3. Hasten the kingdom of glory.
Finally, we pray that the kingdom of glory may be hastened. The English Puritan Thomas Watson explains that the kingdoms of grace and glory “differ not in nature, but degree only.” The kingdom of grace grows into the kingdom of glory. The kingdom of glory is the full and final eschatological kingdom of Christ. It is more than a heavenly kingdom; it is the kingdom of heaven come to an earth made new (Revelation 11:15; 21:1–3).
“Orienting our prayers toward the glory of God and the coming of his kingdom rescues us from the kingdom of self.”
Here, we pray for our Lord, King Jesus, to come quickly (Revelation 22:20). We ask for God’s glory to be enjoyed without the marring of sin and suffering. We ask for a kingdom of peace and righteousness to flourish (Hebrews 7:2). We ask for justice to be faithfully brought forth (Isaiah 42:1–4).
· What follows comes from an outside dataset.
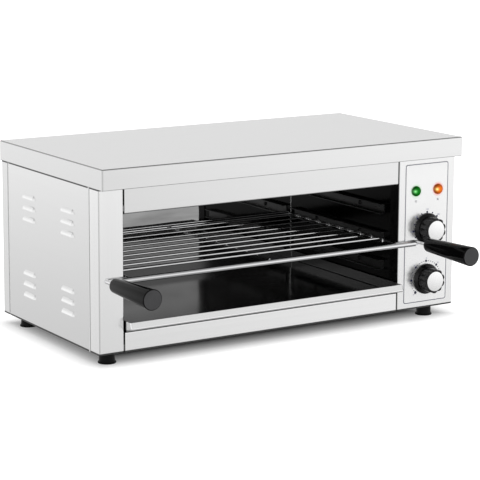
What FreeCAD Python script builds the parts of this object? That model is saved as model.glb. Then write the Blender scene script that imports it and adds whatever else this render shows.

We ask for the full experience of these blessings, and that God would allow us to enjoy them even now in part through the kingdom of grace.
Zacharias Ursinus, one of the authors of the Heidelberg Catechism, describes the kingdom of glory like this: “There will be no enemies to subdue; but the church will reign gloriously with Christ and God shall be all in all; that is, he will manifest and communicate himself immediately to the blessed” (Commentary on the Heidelberg Catechism, 634). We pray for that day to come when we will see our Lord face to face in glorious love (1 Corinthians 13:12).
In God’s mysterious providence, we are invited to take a real part in ushering in this kingdom through prayer. Orienting our prayers toward the glory of God and the coming of his kingdom rescues us from the kingdom of self and all our inward spirals, and it sends our hearts and imaginations soaring into the foretastes of eternal glory. “Lord, let your kingdom come!”